Unlike some petitions, the incumbent and churchwarden were supported in drawing up the petition by the churchyard plans (“meticulously maintained, recording the locations of all grave markers and their inscriptions” [11]) and “the absence of significant buried features in the area to be re-used” [9]. Furthermore, no objections were raised to the petition.
It is uncertain whether the use of ground-penetrating radar to identify the existence of buried features will become a more widely used (or demanded) technique, but it provides more certainty than imposing a condition for “gravediggers…to proceed with caution. If any disarticulated human remains are uncovered which cannot be buried at a greater depth than the new grave, work should stop and directions obtained from this court on how to proceed”, (Re St. Mary Magdalene Gedney, at 15[iii]).

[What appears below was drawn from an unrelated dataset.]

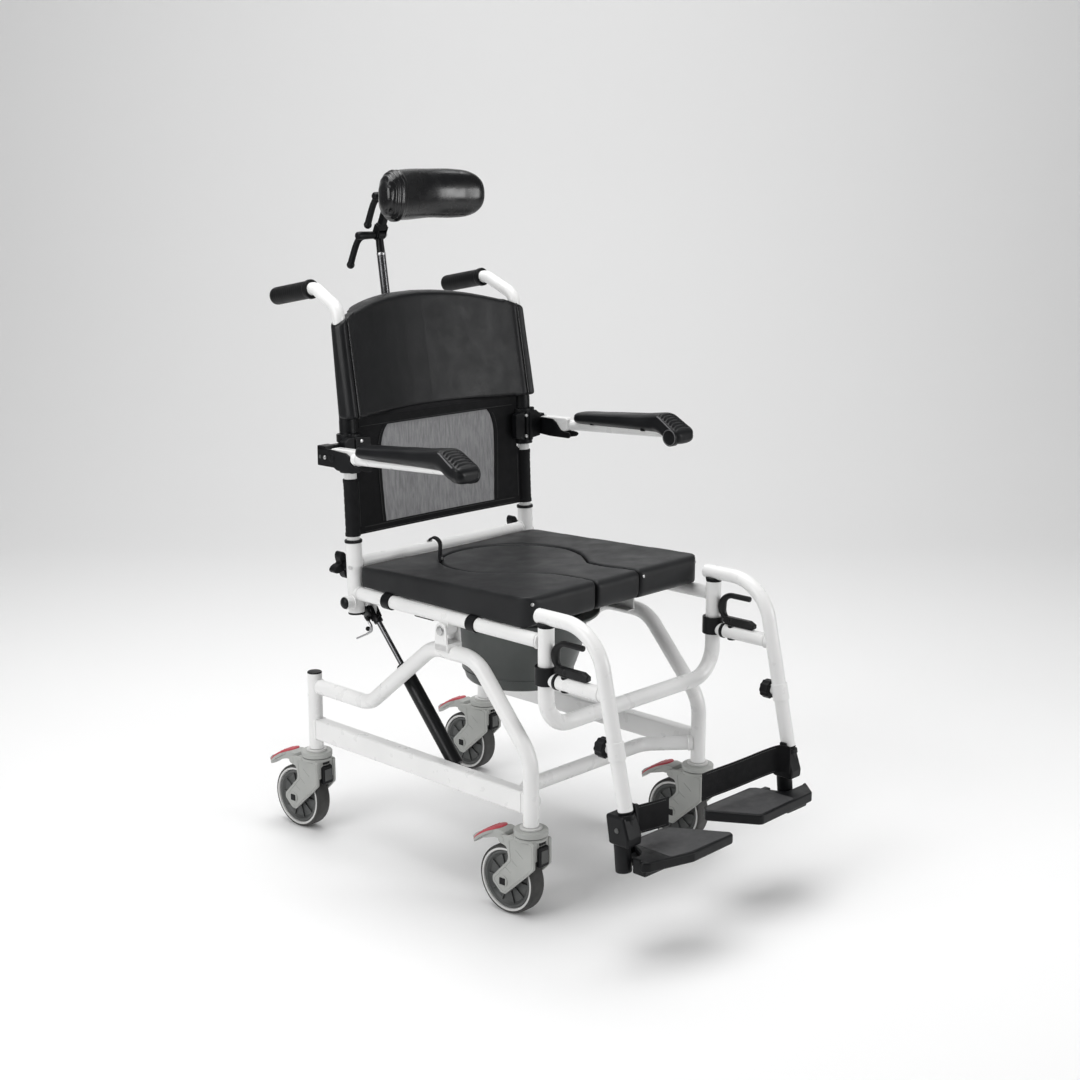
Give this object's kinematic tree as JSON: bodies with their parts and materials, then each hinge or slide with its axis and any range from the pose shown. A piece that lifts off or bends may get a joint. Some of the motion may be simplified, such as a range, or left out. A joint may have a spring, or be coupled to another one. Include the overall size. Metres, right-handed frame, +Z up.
{
  "type": "tilting commode and shower chair",
  "caption": "Wheeled shower and commode chair: white tube frame tilting on a gas spring, keyhole seat over a pan, mesh back, headrest, flip-up arms, swing-away leg rests, braked casters.",
  "frame": {"origin": "on the floor, below the centre of the whole chair's bounding box", "axes": "+Z up; -Y the way the chair faces; +X the user's left side"},
  "size_m": [0.613, 0.9955, 1.2638],
  "materials": {
    "white_powder_coat": "semi gloss powder coat",
    "caster_grey": "satin moulded plastic",
    "caster_tyre": "grey thermoplastic rubber on a dark hub",
    "pedal_red": "satin moulded plastic",
    "black_foam": "integral skin foam",
    "grey_mesh": "open weave",
    "black_webbing": "woven",
    "pan_grey": "moulded plastic",
    "polished_rod": "polished",
    "satin_steel": "satin",
    "black_painted": "gloss",
    "black_plastic": "moulded plastic"
  },
  "bodies": {
    "base": {"side_rail_right": "white_powder_coat", "side_rail_left": "white_powder_coat", "bent_tube_right": "white_powder_coat", "bent_tube_left": "white_powder_coat", "front_crossbar": "white_powder_coat"},
    "caster_front_right": {"fork_front_right": "caster_grey"},
    "wheel_front_right": {"wheel_front_right": "caster_tyre"},
    "pedal_front_right": {"pedal_front_right": "pedal_red"},
    "caster_front_left": {"fork_front_left": "caster_grey"},
    "wheel_front_left": {"wheel_front_left": "caster_tyre"},
    "pedal_front_left": {"pedal_front_left": "pedal_red"},
    "caster_rear_right": {"fork_rear_right": "caster_grey"},
    "wheel_rear_right": {"wheel_rear_right": "caster_tyre"},
    "pedal_rear_right": {"pedal_rear_right": "pedal_red"},
    "caster_rear_left": {"fork_rear_left": "caster_grey"},
    "wheel_rear_left": {"wheel_rear_left": "caster_tyre"},
    "pedal_rear_left": {"pedal_rear_left": "pedal_red"},
    "seat_frame": {"seat_rail_right": "white_powder_coat", "seat_rail_left": "white_powder_coat", "rear_cross_tube": "white_powder_coat", "upper_cross_tube": "white_powder_coat", "front_u_tube": "white_powder_coat"},
    "gas_cylinder": {"gas_cylinder": "black_painted"},
    "gas_rod": {"gas_rod": "polished_rod"},
    "release_lever": {"release_lever": "satin_steel"},
    "seat_pad": {"seat_pad": "black_foam"},
    "seat_infill": {"seat_infill": "black_foam"},
    "commode_pan": {"commode_pan": "pan_grey"},
    "back": {"cane_right": "white_powder_coat", "cane_left": "white_powder_coat", "grip_right": "black_plastic", "grip_left": "black_plastic", "back_crossbar": "white_powder_coat", "back_pad": "black_foam", "mesh_back": "grey_mesh", "arm_clamp_right": "black_plastic", "arm_clamp_left": "black_plastic"},
    "star_knob_right": {"star_knob_right": "black_plastic"},
    "arm_right": {"arm_tube_right": "white_powder_coat", "arm_pad_right": "black_foam"},
    "star_knob_left": {"star_knob_left": "black_plastic"},
    "arm_left": {"arm_tube_left": "white_powder_coat", "arm_pad_left": "black_foam"},
    "headrest_mast": {"headrest_mast": "satin_steel"},
    "headrest_link": {"headrest_link": "black_plastic"},
    "headrest_pad": {"headrest_pad": "black_foam"},
    "headrest_lever_lower": {"headrest_lever_lower": "black_plastic"},
    "headrest_lever_upper": {"headrest_lever_upper": "black_plastic"},
    "hanger_right": {"hanger_right": "white_powder_coat"},
    "latch_right": {"latch_right": "black_plastic"},
    "height_knob_right": {"height_knob_right": "black_plastic"},
    "footrest_right": {"footrest_tube_right": "black_plastic", "heel_strap_right": "black_webbing"},
    "footplate_right": {"footplate_right": "black_plastic"},
    "hanger_left": {"hanger_left": "white_powder_coat"},
    "latch_left": {"latch_left": "black_plastic"},
    "height_knob_left": {"height_knob_left": "black_plastic"},
    "footrest_left": {"footrest_tube_left": "black_plastic", "heel_strap_left": "black_webbing"},
    "footplate_left": {"footplate_left": "black_plastic"}
  },
  "joints": [
    {"name": "swivel_front_right", "type": "hinge", "parent": "base", "child": "caster_front_right", "pos_m": [-0.2263, -0.2117, 0.168], "axis": [0, 0, 1], "continuous": true},
    {"name": "roll_front_right", "type": "hinge", "parent": "caster_front_right", "child": "wheel_front_right", "pos_m": [-0.22859, -0.16796, 0.06211], "axis": [0.9986, 0.0523, 0], "continuous": true},
    {"name": "brake_front_right", "type": "hinge", "parent": "caster_front_right", "child": "pedal_front_right", "pos_m": [-0.22881, -0.16377, 0.1375], "axis": [-0.9986, -0.0523, 0], "range_deg": [0, 12]},
    {"name": "swivel_front_left", "type": "hinge", "parent": "base", "child": "caster_front_left", "pos_m": [0.2263, -0.2117, 0.168], "axis": [0, 0, 1], "continuous": true},
    {"name": "roll_front_left", "type": "hinge", "parent": "caster_front_left", "child": "wheel_front_left", "pos_m": [0.22401, -0.16796, 0.06211], "axis": [0.9986, 0.0523, 0], "continuous": true},
    {"name": "brake_front_left", "type": "hinge", "parent": "caster_front_left", "child": "pedal_front_left", "pos_m": [0.22379, -0.16377, 0.1375], "axis": [-0.9986, -0.0523, 0], "range_deg": [0, 12]},
    {"name": "swivel_rear_right", "type": "hinge", "parent": "base", "child": "caster_rear_right", "pos_m": [-0.2263, 0.3683, 0.168], "axis": [0, 0, 1], "continuous": true},
    {"name": "roll_rear_right", "type": "hinge", "parent": "caster_rear_right", "child": "wheel_rear_right", "pos_m": [-0.22859, 0.41204, 0.06211], "axis": [0.9986, 0.0523, 0], "continuous": true},
    {"name": "brake_rear_right", "type": "hinge", "parent": "caster_rear_right", "child": "pedal_rear_right", "pos_m": [-0.22881, 0.41623, 0.1375], "axis": [-0.9986, -0.0523, 0], "range_deg": [0, 12]},
    {"name": "swivel_rear_left", "type": "hinge", "parent": "base", "child": "caster_rear_left", "pos_m": [0.2263, 0.3683, 0.168], "axis": [0, 0, 1], "continuous": true},
    {"name": "roll_rear_left", "type": "hinge", "parent": "caster_rear_left", "child": "wheel_rear_left", "pos_m": [0.22401, 0.41204, 0.06211], "axis": [0.9986, 0.0523, 0], "continuous": true},
    {"name": "brake_rear_left", "type": "hinge", "parent": "caster_rear_left", "child": "pedal_rear_left", "pos_m": [0.22379, 0.41623, 0.1375], "axis": [-0.9986, -0.0523, 0], "range_deg": [0, 12]},
    {"name": "tilt", "type": "hinge", "parent": "base", "child": "seat_frame", "pos_m": [0, -0.0087, 0.479], "axis": [-1, 0, 0], "range_deg": [0, 25]},
    {"name": "gas_swing", "type": "hinge", "parent": "base", "child": "gas_cylinder", "pos_m": [-0.19, -0.0017, 0.197], "axis": [-1, 0, 0], "range_deg": [0, 10.3]},
    {"name": "gas_stroke", "type": "slide", "parent": "gas_cylinder", "child": "gas_rod", "axis": [0, -0.6703, -0.7421], "range_m": [0, 0.092]},
    {"name": "release", "type": "hinge", "parent": "gas_rod", "child": "release_lever", "pos_m": [-0.2002, 0.2363, 0.4605], "axis": [1, 0, 0], "range_deg": [0, 12], "stiffness_Nm_per_rad": 0.4, "springref_deg": -5.73},
    {"name": "seat_lift", "type": "slide", "parent": "seat_frame", "child": "seat_pad", "axis": [0, 0, 1], "range_m": [0, 0.1]},
    {"name": "infill_lift", "type": "slide", "parent": "seat_pad", "child": "seat_infill", "axis": [0, 0, 1], "range_m": [0, 0.1]},
    {"name": "pan_slide", "type": "slide", "parent": "seat_frame", "child": "commode_pan", "axis": [0, 1, 0], "range_m": [0, 0.36]},
    {"name": "back_height", "type": "slide", "parent": "seat_frame", "child": "back", "axis": [0, 0.038, 0.9993], "range_m": [0, 0.06]},
    {"name": "socket_knob_right", "type": "hinge", "parent": "seat_frame", "child": "star_knob_right", "pos_m": [-0.2248, 0.2683, 0.547], "axis": [0, 1, 0], "range_deg": [0, 360]},
    {"name": "arm_flip_right", "type": "hinge", "parent": "back", "child": "arm_right", "pos_m": [-0.28, 0.2283, 0.761], "axis": [-1, 0, 0], "range_deg": [0, 90]},
    {"name": "socket_knob_left", "type": "hinge", "parent": "seat_frame", "child": "star_knob_left", "pos_m": [0.2248, 0.2683, 0.547], "axis": [0, 1, 0], "range_deg": [0, 360]},
    {"name": "arm_flip_left", "type": "hinge", "parent": "back", "child": "arm_left", "pos_m": [0.28, 0.2283, 0.761], "axis": [-1, 0, 0], "range_deg": [0, 90]},
    {"name": "headrest_height", "type": "slide", "parent": "back", "child": "headrest_mast", "axis": [0, 0.1464, 0.9892], "range_m": [0, 0.08]},
    {"name": "headrest_reach", "type": "hinge", "parent": "headrest_mast", "child": "headrest_link", "pos_m": [0, 0.4168, 1.1385], "axis": [1, 0, 0], "range_deg": [-20, 30]},
    {"name": "headrest_angle", "type": "hinge", "parent": "headrest_link", "child": "headrest_pad", "pos_m": [0, 0.3833, 1.213], "axis": [1, 0, 0], "range_deg": [-25, 25]},
    {"name": "clamp_lower", "type": "hinge", "parent": "headrest_link", "child": "headrest_lever_lower", "pos_m": [0, 0.4168, 1.1385], "axis": [1, 0, 0], "range_deg": [-30, 60]},
    {"name": "clamp_upper", "type": "hinge", "parent": "headrest_pad", "child": "headrest_lever_upper", "pos_m": [0, 0.3833, 1.213], "axis": [1, 0, 0], "range_deg": [0, 60]},
    {"name": "legrest_swing_right", "type": "hinge", "parent": "seat_frame", "child": "hanger_right", "pos_m": [-0.2225, -0.2437, 0.528], "axis": [0, 0, -1], "range_deg": [0, 90]},
    {"name": "latch_release_right", "type": "hinge", "parent": "hanger_right", "child": "latch_right", "pos_m": [-0.2222, -0.2887, 0.4575], "axis": [0, 0, -1], "range_deg": [0, 15], "stiffness_Nm_per_rad": 0.3, "springref_deg": -5.73},
    {"name": "leg_length_right", "type": "slide", "parent": "hanger_right", "child": "footrest_right", "axis": [0, -0.2189, -0.9758], "range_m": [0, 0.08]},
    {"name": "leg_knob_right", "type": "hinge", "parent": "hanger_right", "child": "height_knob_right", "pos_m": [-0.2222, -0.38044, 0.348], "axis": [0, 1, 0], "range_deg": [0, 360]},
    {"name": "footplate_flip_right", "type": "hinge", "parent": "footrest_right", "child": "footplate_right", "pos_m": [-0.184, -0.4217, 0.159], "axis": [0, -1, 0], "range_deg": [0, 90], "deforming": ["heel_strap_right"]},
    {"name": "legrest_swing_left", "type": "hinge", "parent": "seat_frame", "child": "hanger_left", "pos_m": [0.2225, -0.2437, 0.528], "axis": [0, 0, 1], "range_deg": [0, 90]},
    {"name": "latch_release_left", "type": "hinge", "parent": "hanger_left", "child": "latch_left", "pos_m": [0.2222, -0.2887, 0.4575], "axis": [0, 0, 1], "range_deg": [0, 15], "stiffness_Nm_per_rad": 0.3, "springref_deg": -5.73},
    {"name": "leg_length_left", "type": "slide", "parent": "hanger_left", "child": "footrest_left", "axis": [0, -0.2189, -0.9758], "range_m": [0, 0.08]},
    {"name": "leg_knob_left", "type": "hinge", "parent": "hanger_left", "child": "height_knob_left", "pos_m": [0.2222, -0.38044, 0.348], "axis": [0, 1, 0], "range_deg": [0, 360]},
    {"name": "footplate_flip_left", "type": "hinge", "parent": "footrest_left", "child": "footplate_left", "pos_m": [0.184, -0.4217, 0.159], "axis": [0, 1, 0], "range_deg": [0, 90], "deforming": ["heel_strap_left"]}
  ],
  "couplings": [
    {"joint": "gas_swing", "follows": "tilt", "ratio": 0.405},
    {"joint": "gas_stroke", "follows": "tilt", "m_per_rad": 0.2088}
  ]
}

In our post on 13 September 2016, Standardisation of churchyard regulations we reviewed Re St John the Baptist Adel and St Michael Markington [2016] ECC Lee 8 in which Chancellor Hill considered these two linked petitions which sought permission for the introduction of “bespoke” churchyard regulation. The judgment included an explanation of the introduction of a single set of standard churchyard regulations for the Diocese of Leeds [“the Leeds Regulations”] and how local variations may be accommodated within the new scheme. The Leeds Regulations form an appendix to the Chancellor’s General Directions.